--- Aim of the exercise ---
Everything from the first line down to the line containing "its end is pressed" should be reproduced exactly; please include nothing else.

>> BEGIN Data section

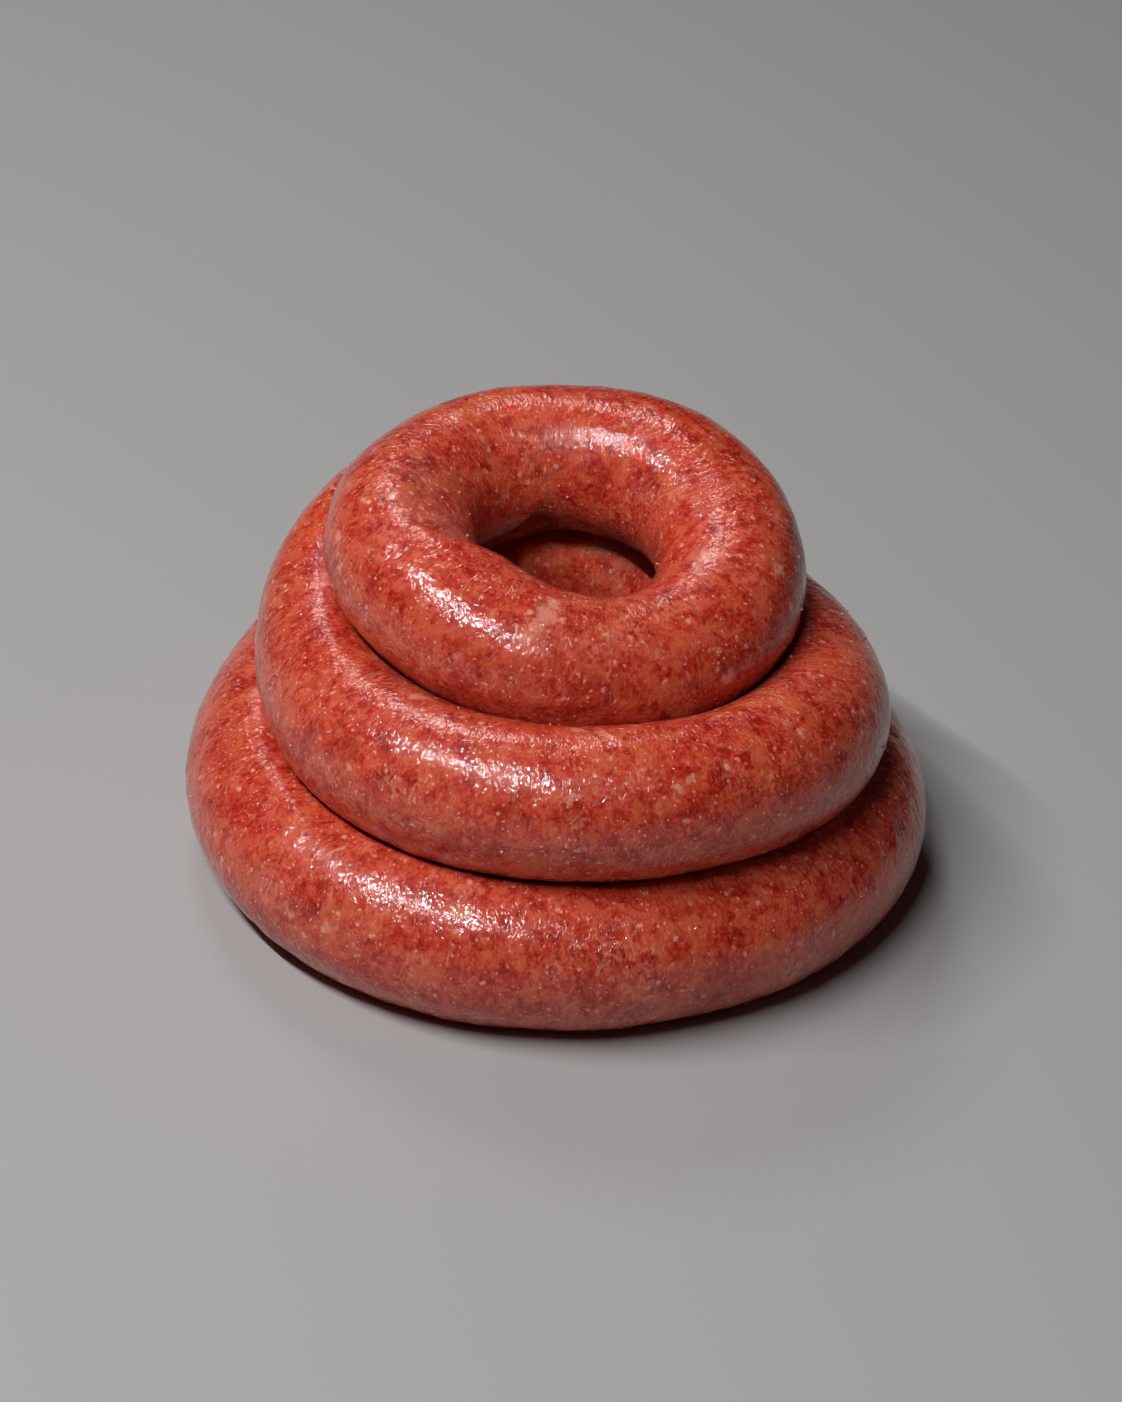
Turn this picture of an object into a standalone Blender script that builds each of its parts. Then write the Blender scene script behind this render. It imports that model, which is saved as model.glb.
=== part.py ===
"""A raw sausage in one long natural casing, coiled clockwise on itself into a stack of three turns.

The rope starts at the back with its tied end on the table, makes the wide bottom turn, climbs over its own
start at the back to the middle turn, and climbs again to the small top turn. The top turn closes on itself:
its end is pressed into the rope where that comes up from below, so the two are one piece of meat there.

Frame: +Z up, the table at Z = 0, the front of the coil towards -Y, and the whole coil centred on the Z axis.
Lengths are in metres. An angle round the coil is anticlockwise from +X, seen from above. A sweep is how far
the rope has gone, clockwise from the back of the coil, so one turn adds a full circle to it.
"""

from collections import namedtuple
from math import pi, radians

import bmesh
import bpy
import numpy as np

Turn = namedtuple(
    "Turn",
    "rope_radius ring_radius east north oval slant egg egg_slant height tip_east tip_north sag sag_slant",
)

# The turns, from the table up: the rope's radius, the ring that its centre follows and the ring's own centre.
# The oval, slant, egg and egg slant are shares of the ring's radius. The height is that of the rope's centre,
# which tips up towards the east and the north by the next two, and waves twice round by the last two.
TURNS = (
    Turn(
        rope_radius=0.0162, ring_radius=0.0624, east=-0.0010, north=0.0066,
        oval=-0.002, slant=-0.002, egg=0.017, egg_slant=0.001,
        height=0.0155, tip_east=0, tip_north=0, sag=0, sag_slant=0,
    ),
    Turn(
        rope_radius=0.0153, ring_radius=0.0536, east=-0.0019, north=0.0077,
        oval=-0.047, slant=-0.087, egg=0.037, egg_slant=-0.009,
        height=0.0444, tip_east=-0.0002, tip_north=0.0004, sag=-0.0012, sag_slant=-0.0016,
    ),
    Turn(
        rope_radius=0.0154, ring_radius=0.0339, east=-0.0025, north=0.0111,
        oval=0.018, slant=-0.009, egg=0.006, egg_slant=-0.005,
        height=0.0674, tip_east=-0.0016, tip_north=0.0059, sag=0.0008, sag_slant=0.0020,
    ),
)
TURN_GAP = 0.0003

# Each climb from one turn to the next: the sweep at its middle and half its length.
FIRST_CLIMB = (radians(333), radians(66))
SECOND_CLIMB = (radians(672), radians(61))
# The hump by which the first climb passes over the tied end: its middle and half its length as sweeps, its
# lift, and how far it goes inwards.
HUMP = (radians(356), radians(62), 0.0030, 0.0130)

# The tied end: a twist of empty casing, a dome behind it, then the full rope.
START_SWEEP = radians(14)
TWIST_LENGTH = 0.008
TWIST_RADIUS = 0.0026
TWIST_WAIST = 0.0017
DOME_LENGTH = 0.017
# The rope's last climb and the end of its top turn are pressed into one: from where they are one, how far
# the climbing rope goes into the top turn, and how much thinner it is inside it.
FUSE_SWEEP = radians(642)
MERGE_SWEEP = radians(716)
MERGE_SHARE = 0.84

# The rope is a little uneven: waves round the whole sweep, as (waves to a turn, share of the radius, phase).
SWELLS = ((2, 0.009, 0.4), (3, 0.007, 1.9), (5, 0.005, 4.0))

SIDES = 24
STATION_STEP = 0.0052
FINE_STEPS = 1600

MEAT_COLOUR = (0.50, 0.105, 0.060, 1)
MEAT_ROUGHNESS = 0.35


def plan_points(turn, angle):
    """East and north of a turn's centreline at these angles."""
    reach = turn.ring_radius * (
        1
        + turn.oval * np.cos(2 * angle)
        + turn.slant * np.sin(2 * angle)
        + turn.egg * np.cos(3 * angle)
        + turn.egg_slant * np.sin(3 * angle)
    )
    return turn.east + reach * np.cos(angle), turn.north + reach * np.sin(angle)


def turn_points(level, angle):
    """Centreline of one turn."""
    turn = TURNS[level]
    height = (
        turn.height
        + turn.tip_east * np.cos(angle)
        + turn.tip_north * np.sin(angle)
        + turn.sag * np.cos(2 * angle)
        + turn.sag_slant * np.sin(2 * angle)
    )
    return np.column_stack([*plan_points(turn, angle), height])


def climbed(sweep, climb):
    """0 before a climb and 1 after it, with a smooth rise between."""
    middle, half = climb
    share = np.clip((sweep - middle + half) / (2 * half), 0, 1)
    return share**2 * (3 - 2 * share)


def blend_turns(sweep, of_turn):
    """A quantity of the three turns, blended along the rope from each turn to the next."""
    first = climbed(sweep, FIRST_CLIMB).reshape(-1, *[1] * (np.ndim(of_turn(0)) - 1))
    second = climbed(sweep, SECOND_CLIMB).reshape(first.shape)
    return of_turn(0) * (1 - first) + of_turn(1) * first * (1 - second) + of_turn(2) * second


def rope_centres(sweep):
    """Centreline of the rope from its tied end to the top turn."""
    angle = pi / 2 - sweep
    centres = blend_turns(sweep, lambda level: turn_points(level, angle))
    middle, half, lift, shift = HUMP
    share = np.cos(pi / 2 * np.clip((sweep - middle) / half, -1, 1)) ** 2
    inward = np.column_stack([-shift * np.cos(angle), -shift * np.sin(angle), np.full(len(sweep), lift)])
    return centres + share[:, None] * inward


def even_sweeps(first, last, centres_at, closed):
    """Sweeps from first to last whose centres are evenly spaced along the rope."""
    fine = np.linspace(first, last, FINE_STEPS)
    steps = np.linalg.norm(np.diff(centres_at(fine), axis=0), axis=1)
    along = np.concatenate([[0], np.cumsum(steps)])
    count = round(along[-1] / STATION_STEP)
    wanted = np.linspace(0, along[-1], count + 1)
    return np.interp(wanted[:-1] if closed else wanted, along, fine), along[-1]


def swell(sweep):
    return 1 + sum(share * np.sin(waves * sweep + phase) for waves, share, phase in SWELLS)


def end_share(along):
    """Radius of the tied end as a share of the full rope's, at a distance from its tip."""
    full = TURNS[0].rope_radius
    twist = TWIST_WAIST + (TWIST_RADIUS - TWIST_WAIST) * np.cos(pi / 2 * along / TWIST_LENGTH) ** 2
    into_dome = np.clip((along - TWIST_LENGTH) / DOME_LENGTH, 0, 1)
    dome = np.sqrt(1 - (1 - into_dome) ** 2)
    return np.where(along < TWIST_LENGTH, twist / full, np.maximum(dome, TWIST_WAIST / full))


def frames(centres, closed):
    """Unit vectors at each station: along the rope, level to its side, and upwards across it."""
    if closed:
        along = np.roll(centres, -1, axis=0) - np.roll(centres, 1, axis=0)
    else:
        along = np.gradient(centres, axis=0)
    along /= np.linalg.norm(along, axis=1, keepdims=True)
    aside = np.cross(along, (0, 0, 1))
    aside /= np.linalg.norm(aside, axis=1, keepdims=True)
    return along, aside, np.cross(aside, along)


def skin_points(centres, radii, closed):
    """Points of the round skin: one ring of SIDES points for each station."""
    _, aside, upward = frames(centres, closed)
    turn = np.arange(SIDES) * 2 * pi / SIDES
    ring = np.cos(turn)[None, :, None] * aside[:, None] + np.sin(turn)[None, :, None] * upward[:, None]
    return centres[:, None] + radii[:, None, None] * ring


def press_flat(skin, centres, along, sweep, others, other_sweep):
    """Flattens the skin where the turn above or below presses on it, and leaves half the gap to it.

    That turn is the nearest stretch of rope that lies between half a turn and one and a half turns away.
    """
    for way in (1, -1):
        ahead = way * (other_sweep[None] - sweep[:, None])
        apart = np.linalg.norm(others[None] - centres[:, None], axis=2)
        apart[(ahead < pi) | (ahead > 3 * pi)] = np.inf
        near = np.isfinite(apart.min(axis=1))
        if not near.any():
            continue
        towards = others[apart.argmin(axis=1)[near]] - centres[near]
        towards -= (towards * along[near]).sum(axis=1, keepdims=True) * along[near]
        distance = np.linalg.norm(towards, axis=1)[:, None]
        towards /= distance
        reach = ((skin[near] - centres[near, None]) * towards[:, None]).sum(axis=2)
        over = np.maximum(reach - (distance - TURN_GAP) / 2, 0)
        skin[near] -= over[:, :, None] * towards[:, None]


def rope_mesh(name, skin, closed):
    """Extrudes a ring of edges from station to station and closes its ends."""
    mesh = bpy.data.meshes.new(name)
    bm = bmesh.new()
    first = bmesh.ops.create_circle(bm, segments=SIDES, radius=1)["verts"]
    rings = [list(first)]
    edges = list(bm.edges)
    for _ in skin[1:]:
        grown = bmesh.ops.extrude_edge_only(bm, edges=edges)["geom"]
        edges = [item for item in grown if isinstance(item, bmesh.types.BMEdge)]
        edges = [edge for edge in edges if not any(vert in rings[-1] for vert in edge.verts)]
        rings.append(follow(rings[-1], edges))
    for ring, points in zip(rings, skin):
        for vert, point in zip(ring, points):
            vert.co = point
    if closed:
        last_edges = edges + [edge for edge in bm.edges if edge.is_boundary and edge not in edges]
        bmesh.ops.bridge_loops(bm, edges=last_edges)
    else:
        bmesh.ops.holes_fill(bm, edges=[edge for edge in bm.edges if edge.is_boundary], sides=SIDES)
    bmesh.ops.triangulate(bm, faces=bm.faces, quad_method="SHORT_EDGE")
    bmesh.ops.recalc_face_normals(bm, faces=bm.faces)
    bm.to_mesh(mesh)
    bm.free()
    mesh.shade_smooth()
    return bpy.data.objects.new(name, mesh)


def follow(ring, edges):
    """The new ring's points in the order of the old ring's, found across the edges that join the two."""
    new = {vert for edge in edges for vert in edge.verts}
    return [next(e.other_vert(v) for e in v.link_edges if e.other_vert(v) in new) for v in ring]


def meat_material():
    material = bpy.data.materials.new("raw sausage")
    material.use_nodes = True
    shader = material.node_tree.nodes["Principled BSDF"]
    shader.inputs["Base Color"].default_value = MEAT_COLOUR
    shader.inputs["Roughness"].default_value = MEAT_ROUGHNESS
    shader.inputs["Metallic"].default_value = 0
    return material


def build_sausage():
    sweep, length = even_sweeps(START_SWEEP, MERGE_SWEEP, rope_centres, closed=False)
    centres = rope_centres(sweep)
    along_rope = np.concatenate([[0], np.cumsum(np.linalg.norm(np.diff(centres, axis=0), axis=1))])
    radii = blend_turns(sweep, lambda level: np.full(len(sweep), TURNS[level].rope_radius))
    radii *= swell(sweep) * end_share(along_rope)
    inside = np.clip((sweep - SECOND_CLIMB[0]) / (MERGE_SWEEP - SECOND_CLIMB[0]), 0, 1)
    radii *= 1 - (1 - MERGE_SHARE) * inside**2

    def top_centres(angles):
        return turn_points(2, pi / 2 - angles)

    top_sweep, top_length = even_sweeps(4 * pi, 6 * pi, top_centres, closed=True)
    top = top_centres(top_sweep)
    top_radii = TURNS[2].rope_radius * swell(top_sweep)

    skin = skin_points(centres, radii, closed=False)
    top_skin = skin_points(top, top_radii, closed=True)
    along = frames(centres, closed=False)[0]
    top_along = frames(top, closed=True)[0]
    apart = sweep < FUSE_SWEEP
    press_flat(skin, centres, along, sweep, centres, sweep)
    press_flat(top_skin, top, top_along, top_sweep, centres[apart], sweep[apart])
    lower = skin[apart]
    press_flat(lower, centres[apart], along[apart], sweep[apart], top, top_sweep)
    skin[apart] = lower
    skin[:, :, 2] = np.maximum(skin[:, :, 2], 0)

    rope = rope_mesh("sausage_rope", skin, closed=False)
    ring = rope_mesh("top_turn", top_skin, closed=True)
    for piece in (rope, ring):
        bpy.context.scene.collection.objects.link(piece)
    rope.data.materials.append(meat_material())
    ring.hide_render = True
    ring.display_type = "WIRE"
    union = rope.modifiers.new("top turn", "BOOLEAN")
    union.operation = "UNION"
    union.solver = "EXACT"
    union.object = ring
    print("rope length", round(length + top_length, 4))


def main():
    for old in list(bpy.data.objects):
        bpy.data.objects.remove(old)
    build_sausage()


main()
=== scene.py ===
"""Looks of a raw sausage in one long natural casing, coiled clockwise on itself into a stack of three turns.

The rope is swept again along the route of its solid, finely enough for the lumps of the mince, the wrinkles
on the inside of each bend and the pleats of its tied end. Its skin shows the mince through a wet, clear
casing: lean and fat in patches, pale flecks, dark specks, threads of gristle and streaks round the rope.

Lengths are in metres. An angle round the coil is anticlockwise from +X, seen from above. A sweep is how far
the rope has gone, clockwise from the back of the coil, so one turn adds a full circle to it. A turn of the
section is the angle round the rope itself, from its inner side upwards.
"""

from collections import namedtuple
from math import cos, pi, radians, sin

import bmesh
import bpy
import numpy as np
from bpy.props import FloatProperty, FloatVectorProperty, IntProperty, PointerProperty
from bpy.types import Operator, Panel, PropertyGroup
from mathutils import Matrix, Quaternion, Vector, noise


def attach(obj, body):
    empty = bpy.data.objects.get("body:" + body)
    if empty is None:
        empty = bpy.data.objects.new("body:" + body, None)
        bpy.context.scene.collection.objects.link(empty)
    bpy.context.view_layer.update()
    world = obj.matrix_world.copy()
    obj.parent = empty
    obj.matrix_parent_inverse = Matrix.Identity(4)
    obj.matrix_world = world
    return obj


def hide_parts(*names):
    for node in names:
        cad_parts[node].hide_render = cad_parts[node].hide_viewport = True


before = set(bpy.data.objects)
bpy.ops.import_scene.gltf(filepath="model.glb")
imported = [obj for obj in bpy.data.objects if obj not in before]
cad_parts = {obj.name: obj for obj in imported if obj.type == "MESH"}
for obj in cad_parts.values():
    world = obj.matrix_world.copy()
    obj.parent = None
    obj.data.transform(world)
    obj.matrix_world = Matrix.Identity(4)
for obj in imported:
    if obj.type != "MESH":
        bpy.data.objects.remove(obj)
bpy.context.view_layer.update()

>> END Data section

--- Response to this task ---
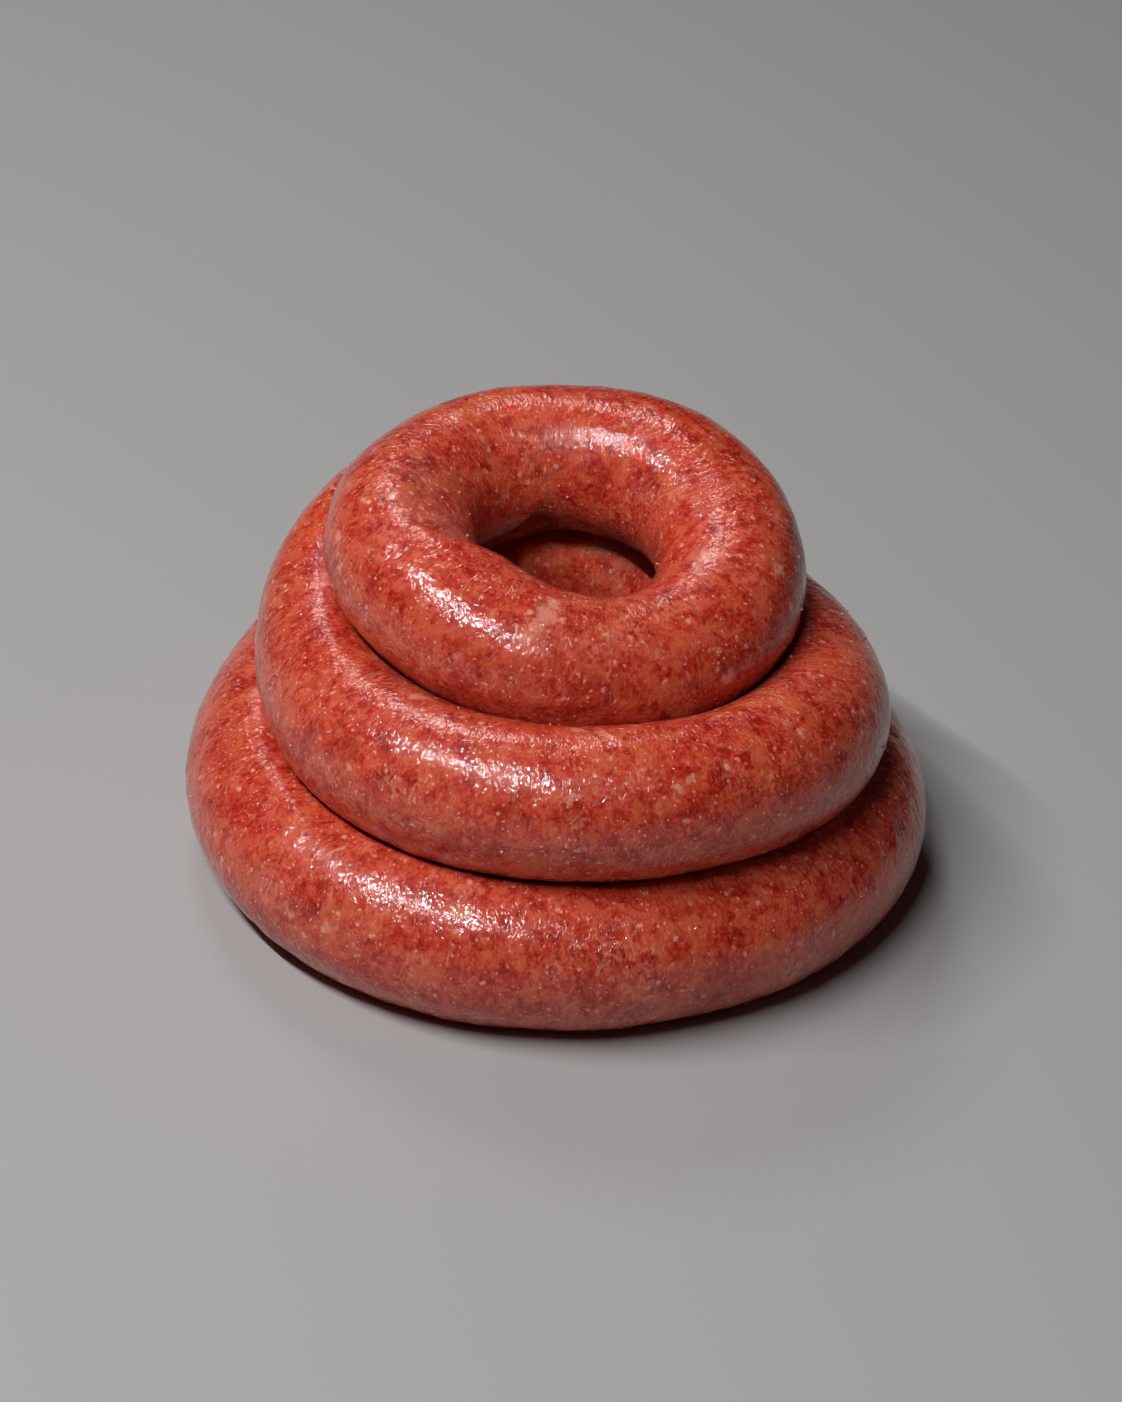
Turn this picture of an object into a standalone Blender script that builds each of its parts. Then write the Blender scene script behind this render. It imports that model, which is saved as model.glb.
=== part.py ===
"""A raw sausage in one long natural casing, coiled clockwise on itself into a stack of three turns.

The rope starts at the back with its tied end on the table, makes the wide bottom turn, climbs over its own
start at the back to the middle turn, and climbs again to the small top turn. The top turn closes on itself:
its end is pressed into the rope where that comes up from below, so the two are one piece of meat there.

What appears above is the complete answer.